Electric vehicle fast-charging research provides several illustrative examples. One study demonstrated a deep RL controller that reduced 0-80% charging time by 15% while maintaining cell temperatures below 40°C, compared to conventional methods. Another project employed actor-critic methods to develop adaptive charging profiles that responded to real-time thermal measurements, achieving 500 cycles with less than 20% capacity loss under 4C charging conditions. These results highlight the potential of RL to push the boundaries of fast-charging performance while managing degradation.

Implementation challenges remain in computational requirements, safety certification, and edge deployment. RL algorithms demand significant computation during training, though trained policies can execute efficiently on embedded hardware. Safety verification presents hurdles for adoption in critical systems, necessitating techniques like formal methods for policy verification. Deploying these algorithms on resource-constrained BMS hardware requires careful optimization of neural network architectures and quantization of model parameters.

Future directions in this field include the integration of RL with digital twin technologies for continuous policy improvement, federated learning approaches to aggregate experience across battery fleets while preserving data privacy, and hierarchical RL architectures that coordinate cell-level control with pack-level optimization. The combination of reinforcement learning with physics-informed neural networks may further enhance sample efficiency and policy interpretability.

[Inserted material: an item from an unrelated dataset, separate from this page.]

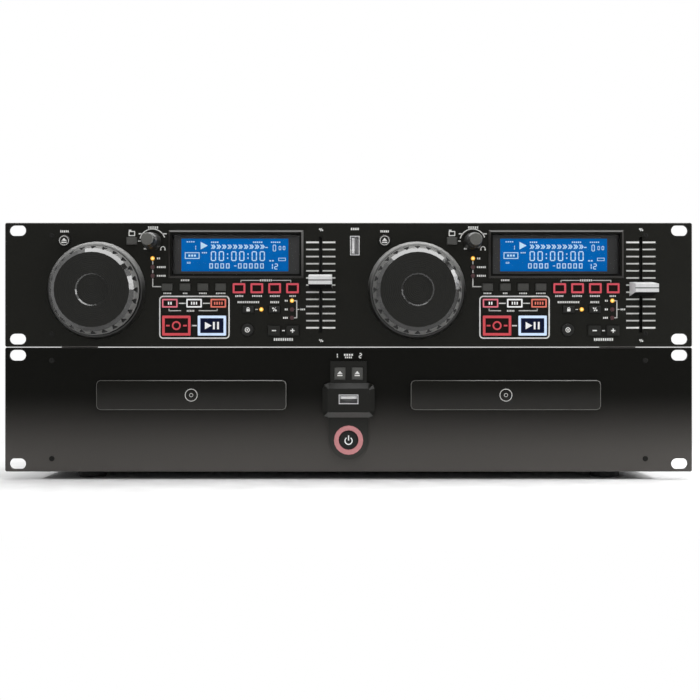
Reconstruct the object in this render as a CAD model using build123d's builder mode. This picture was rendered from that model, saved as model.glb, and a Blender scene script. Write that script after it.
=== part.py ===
from build123d import *
import os
from itertools import pairwise
from math import atan2, cos, degrees, pi, radians, sin, tan

# Dual CD player for DJs: a controller with two equal decks stands on a player with two disc
# drives, both behind panels for a 19-inch rack. Millimetres; X to the right seen from the front,
# Y to the back, Z up. The origin is on the floor under the middle of the pair.

# ---- Sizes that both units share ---------------------------------------------------------------

panel_width = 482.6
panel_height = 87.2
drawn_height = 87.2             # panel height that the heights below are given for
panel_thickness = 3.0
panel_corner = 1.2
panel_edge = 0.4
slot_spacing_x = 465.1
slot_margin = 11.0              # panel height beyond the slots' spacing
slot_length = 12.0
slot_width = 7.5
floor_gap = 5.5                 # under the player's panel
unit_gap = 0.4                  # between the two panels
body_width = 436.0
sheet = 1.2                     # steel sheet of the chassis, the cover and the case
fit = 0.25                      # round a key or a lamp in its hole
bearing_fit = 0.05              # round a turning shaft
seat_fit = 0.1                  # round a fixed piece in its seat

# Sides of round pieces: few, because the panels hold so many of them
jog_sides = 36
round_sides = 20
key_sides = 12
small_sides = 8
lamp_sides = 6
corner_sides = 2                # of each round corner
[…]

As battery systems grow more complex with advanced chemistries like silicon anodes and solid-state electrolytes, reinforcement learning offers a flexible framework to develop adaptive management strategies that conventional methods cannot easily provide. The ability to learn from data while respecting physical constraints positions RL as a valuable tool in the pursuit of faster, safer, and more durable battery charging solutions. Continued advancements in algorithm efficiency and validation methodologies will determine the pace at which these techniques transition from research to widespread industrial adoption.